Can somebody say something nice to me please? I realize nobody here knows me but I would sure appreciate being able to read some kind words. Just a simple "you are strong" or "I believe you can" would work. I'm so sad


----------



## COGypsy (Aug 12, 2010)

You've just done something I find nearly impossible to do! Asking for something that you need--that's such a great thing to be able to do! I've been reading some of your posts and while things look (and feel) awful now--you're going to come through better than before!
_Posted via Mobile Device_


----------



## once_bitten (Mar 28, 2011)

I do know how you need nice words. What I do promise myself is that WE did not deserve this, it is them that don't deserve US. I don't have to know you to know that you are a kind woman that LOVES. Everybody needs to feel that and it isn't always easy. I admire your strength to be able to be open yourself up and take risk for that love. I hope I can acquire that with time.


----------



## The 13th_Floor (Mar 7, 2011)

There's someone out there, "dreaming of a woman like you."


----------



## AppleDucklings (Mar 27, 2011)

Thank you everyone. And 13th floor, I can't wait for that day when I can finally meet the man who is "dreaming of a woman like me"


----------



## AJ916 (Mar 28, 2011)

No one ever deserves to be hurt, that includes you.
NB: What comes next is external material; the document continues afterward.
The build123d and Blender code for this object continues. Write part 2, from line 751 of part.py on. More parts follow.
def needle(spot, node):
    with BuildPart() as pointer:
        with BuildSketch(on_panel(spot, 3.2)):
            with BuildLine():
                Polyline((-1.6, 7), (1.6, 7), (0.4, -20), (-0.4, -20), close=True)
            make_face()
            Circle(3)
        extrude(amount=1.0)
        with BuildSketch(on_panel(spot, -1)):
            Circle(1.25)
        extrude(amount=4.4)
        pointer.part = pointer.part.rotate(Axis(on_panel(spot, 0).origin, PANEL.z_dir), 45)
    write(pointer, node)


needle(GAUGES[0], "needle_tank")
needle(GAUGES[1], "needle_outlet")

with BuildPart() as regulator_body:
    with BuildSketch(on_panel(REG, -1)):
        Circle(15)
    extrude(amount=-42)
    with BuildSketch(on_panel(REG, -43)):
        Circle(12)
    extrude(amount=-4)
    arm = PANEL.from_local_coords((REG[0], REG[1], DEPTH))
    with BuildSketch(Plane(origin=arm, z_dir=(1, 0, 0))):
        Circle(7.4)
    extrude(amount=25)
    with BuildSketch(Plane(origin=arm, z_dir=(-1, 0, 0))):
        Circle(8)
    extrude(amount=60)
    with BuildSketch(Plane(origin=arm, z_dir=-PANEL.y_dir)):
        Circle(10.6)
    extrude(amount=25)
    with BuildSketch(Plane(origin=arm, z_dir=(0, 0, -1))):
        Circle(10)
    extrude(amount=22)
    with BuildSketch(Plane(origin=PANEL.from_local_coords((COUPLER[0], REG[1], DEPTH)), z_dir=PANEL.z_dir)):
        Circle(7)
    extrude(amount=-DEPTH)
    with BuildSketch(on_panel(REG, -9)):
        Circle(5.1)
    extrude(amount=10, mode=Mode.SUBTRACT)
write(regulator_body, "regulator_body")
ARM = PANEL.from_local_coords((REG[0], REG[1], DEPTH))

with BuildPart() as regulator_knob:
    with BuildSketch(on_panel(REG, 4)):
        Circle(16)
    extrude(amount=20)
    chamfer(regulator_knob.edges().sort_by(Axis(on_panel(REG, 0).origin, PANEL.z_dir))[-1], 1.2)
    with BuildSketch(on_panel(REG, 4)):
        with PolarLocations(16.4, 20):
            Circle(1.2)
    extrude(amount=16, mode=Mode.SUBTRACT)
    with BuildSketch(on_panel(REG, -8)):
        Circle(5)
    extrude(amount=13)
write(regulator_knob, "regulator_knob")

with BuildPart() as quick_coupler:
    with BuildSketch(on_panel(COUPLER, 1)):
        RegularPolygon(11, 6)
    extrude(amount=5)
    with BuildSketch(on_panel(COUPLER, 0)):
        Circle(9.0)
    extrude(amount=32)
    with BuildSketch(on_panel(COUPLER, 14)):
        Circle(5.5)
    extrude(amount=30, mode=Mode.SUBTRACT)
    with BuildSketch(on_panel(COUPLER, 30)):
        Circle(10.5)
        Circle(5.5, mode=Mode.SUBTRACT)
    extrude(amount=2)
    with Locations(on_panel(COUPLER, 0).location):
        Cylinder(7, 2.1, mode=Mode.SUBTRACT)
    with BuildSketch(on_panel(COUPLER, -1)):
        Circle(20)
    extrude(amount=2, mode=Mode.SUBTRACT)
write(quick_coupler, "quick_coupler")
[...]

Keep being a good person and you will meet someone who will in turn be good to you!!


----------



## SaffronPower (Mar 6, 2011)

I love the name you thought of...Appleducklings...LOL


----------



## WhereAmI (Nov 3, 2010)

You're getting stronger every day, even if you can't feel it.


----------



## Forsaken (Feb 14, 2011)

If you haven't yet, go take a look at this thread. Hopefully some if it can help you out today. http://talkaboutmarriage.com/coping-infidelity/23016-inspiration.html


----------